■ **TASK PROMPT**: Write out the full listing again, exactly as it stands.

+++ DATASET ROWS

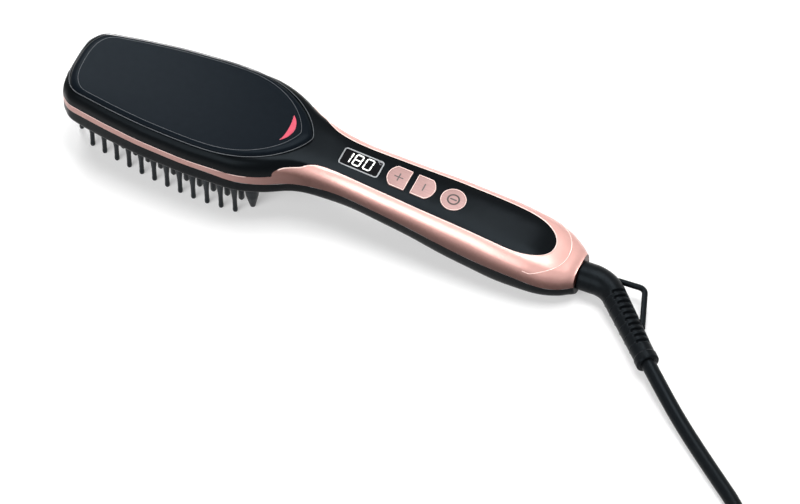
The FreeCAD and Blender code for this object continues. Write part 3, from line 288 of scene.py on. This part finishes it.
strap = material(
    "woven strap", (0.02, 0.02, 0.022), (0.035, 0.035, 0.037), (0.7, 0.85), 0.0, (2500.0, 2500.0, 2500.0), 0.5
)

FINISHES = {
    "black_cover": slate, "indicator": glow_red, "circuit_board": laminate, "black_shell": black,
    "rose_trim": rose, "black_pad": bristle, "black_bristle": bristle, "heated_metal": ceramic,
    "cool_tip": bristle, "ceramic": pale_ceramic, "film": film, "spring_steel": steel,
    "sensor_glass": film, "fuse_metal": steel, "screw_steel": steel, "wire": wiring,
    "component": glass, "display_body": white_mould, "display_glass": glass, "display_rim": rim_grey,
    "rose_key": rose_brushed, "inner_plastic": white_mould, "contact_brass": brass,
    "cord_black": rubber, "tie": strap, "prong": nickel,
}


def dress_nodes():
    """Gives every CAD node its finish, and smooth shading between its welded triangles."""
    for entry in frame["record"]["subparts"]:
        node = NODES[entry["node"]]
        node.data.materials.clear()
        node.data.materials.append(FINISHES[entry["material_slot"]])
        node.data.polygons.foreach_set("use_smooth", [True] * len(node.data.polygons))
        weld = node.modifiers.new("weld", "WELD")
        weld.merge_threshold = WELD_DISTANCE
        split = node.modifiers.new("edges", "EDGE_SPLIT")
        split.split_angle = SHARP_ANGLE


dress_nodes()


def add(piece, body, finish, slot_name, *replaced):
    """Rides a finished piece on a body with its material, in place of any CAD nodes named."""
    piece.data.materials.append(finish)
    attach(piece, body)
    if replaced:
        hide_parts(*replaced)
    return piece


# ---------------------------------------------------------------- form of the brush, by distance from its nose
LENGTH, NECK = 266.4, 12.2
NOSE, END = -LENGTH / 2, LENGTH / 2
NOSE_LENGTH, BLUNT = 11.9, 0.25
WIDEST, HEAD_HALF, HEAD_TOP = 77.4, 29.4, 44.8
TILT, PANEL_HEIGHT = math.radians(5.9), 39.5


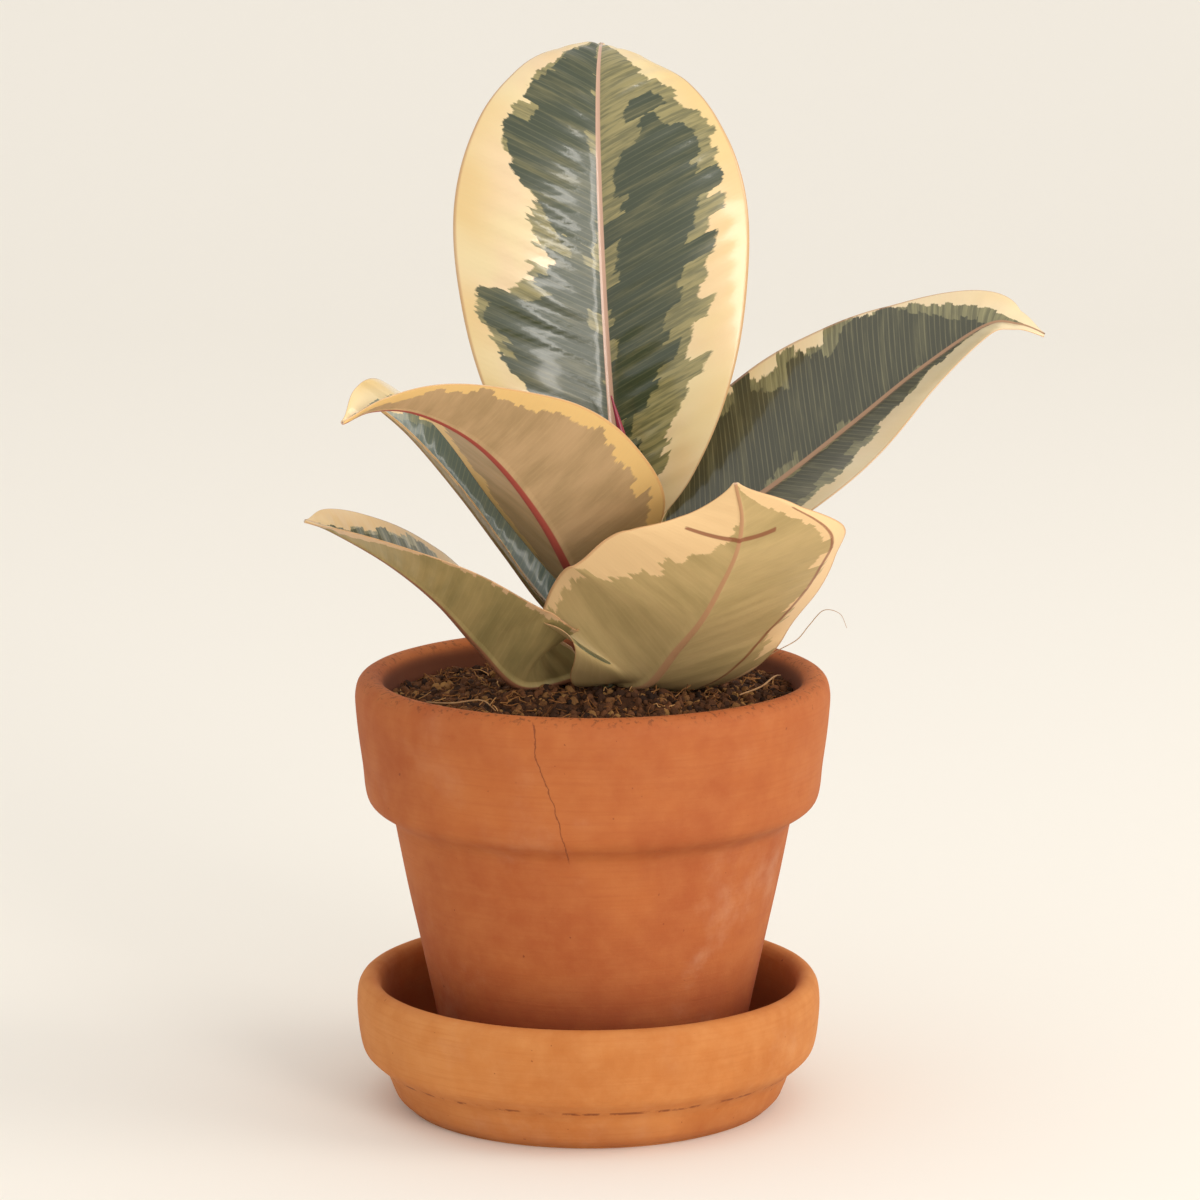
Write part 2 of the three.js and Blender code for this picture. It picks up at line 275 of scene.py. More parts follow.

++++++

■ **SOLUTION TO THE PROBLEM**:
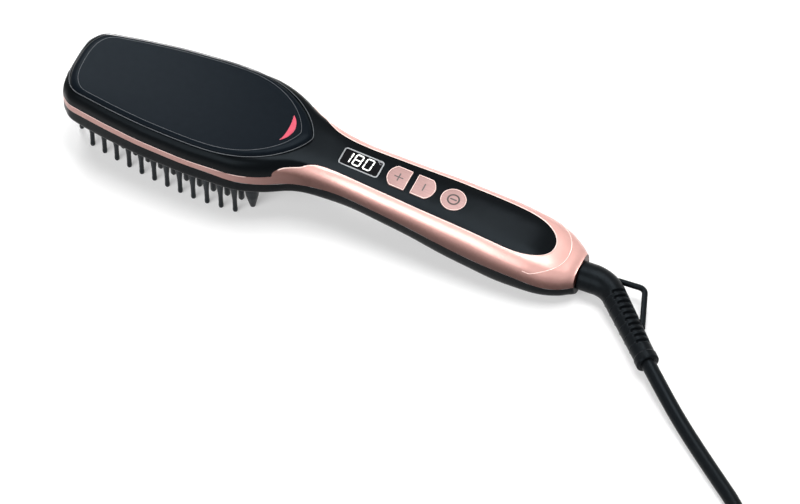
The FreeCAD and Blender code for this object continues. Write part 3, from line 288 of scene.py on. This part finishes it.
strap = material(
    "woven strap", (0.02, 0.02, 0.022), (0.035, 0.035, 0.037), (0.7, 0.85), 0.0, (2500.0, 2500.0, 2500.0), 0.5
)

FINISHES = {
    "black_cover": slate, "indicator": glow_red, "circuit_board": laminate, "black_shell": black,
    "rose_trim": rose, "black_pad": bristle, "black_bristle": bristle, "heated_metal": ceramic,
    "cool_tip": bristle, "ceramic": pale_ceramic, "film": film, "spring_steel": steel,
    "sensor_glass": film, "fuse_metal": steel, "screw_steel": steel, "wire": wiring,
    "component": glass, "display_body": white_mould, "display_glass": glass, "display_rim": rim_grey,
    "rose_key": rose_brushed, "inner_plastic": white_mould, "contact_brass": brass,
    "cord_black": rubber, "tie": strap, "prong": nickel,
}


def dress_nodes():
    """Gives every CAD node its finish, and smooth shading between its welded triangles."""
    for entry in frame["record"]["subparts"]:
        node = NODES[entry["node"]]
        node.data.materials.clear()
        node.data.materials.append(FINISHES[entry["material_slot"]])
        node.data.polygons.foreach_set("use_smooth", [True] * len(node.data.polygons))
        weld = node.modifiers.new("weld", "WELD")
        weld.merge_threshold = WELD_DISTANCE
        split = node.modifiers.new("edges", "EDGE_SPLIT")
        split.split_angle = SHARP_ANGLE


dress_nodes()


def add(piece, body, finish, slot_name, *replaced):
    """Rides a finished piece on a body with its material, in place of any CAD nodes named."""
    piece.data.materials.append(finish)
    attach(piece, body)
    if replaced:
        hide_parts(*replaced)
    return piece


# ---------------------------------------------------------------- form of the brush, by distance from its nose
LENGTH, NECK = 266.4, 12.2
NOSE, END = -LENGTH / 2, LENGTH / 2
NOSE_LENGTH, BLUNT = 11.9, 0.25
WIDEST, HEAD_HALF, HEAD_TOP = 77.4, 29.4, 44.8
TILT, PANEL_HEIGHT = math.radians(5.9), 39.5


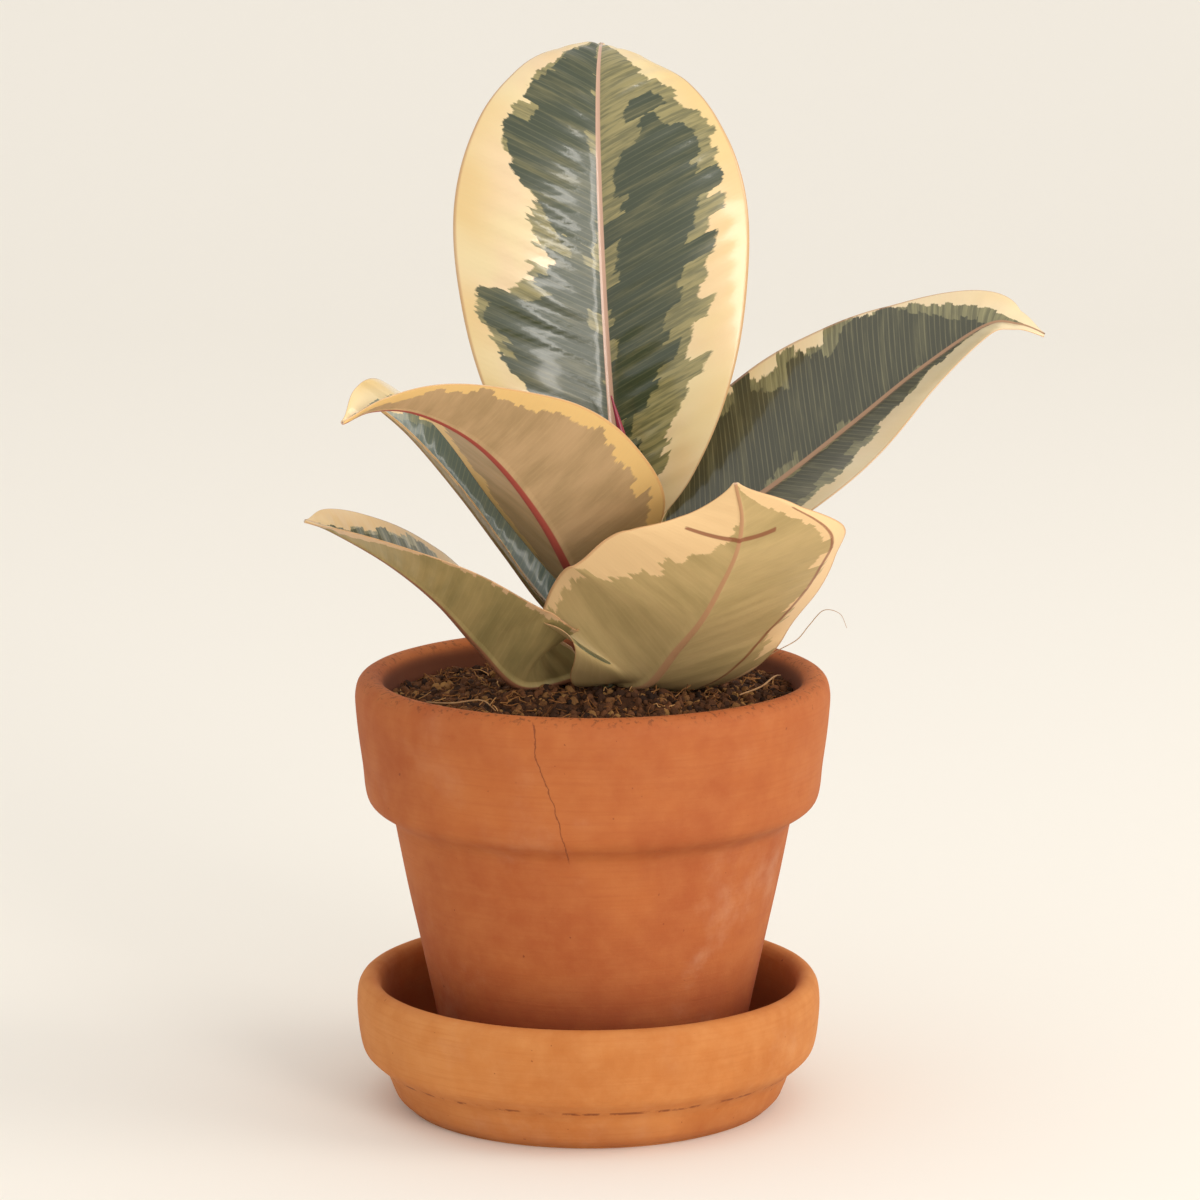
Write part 2 of the three.js and Blender code for this picture. It picks up at line 275 of scene.py. More parts follow.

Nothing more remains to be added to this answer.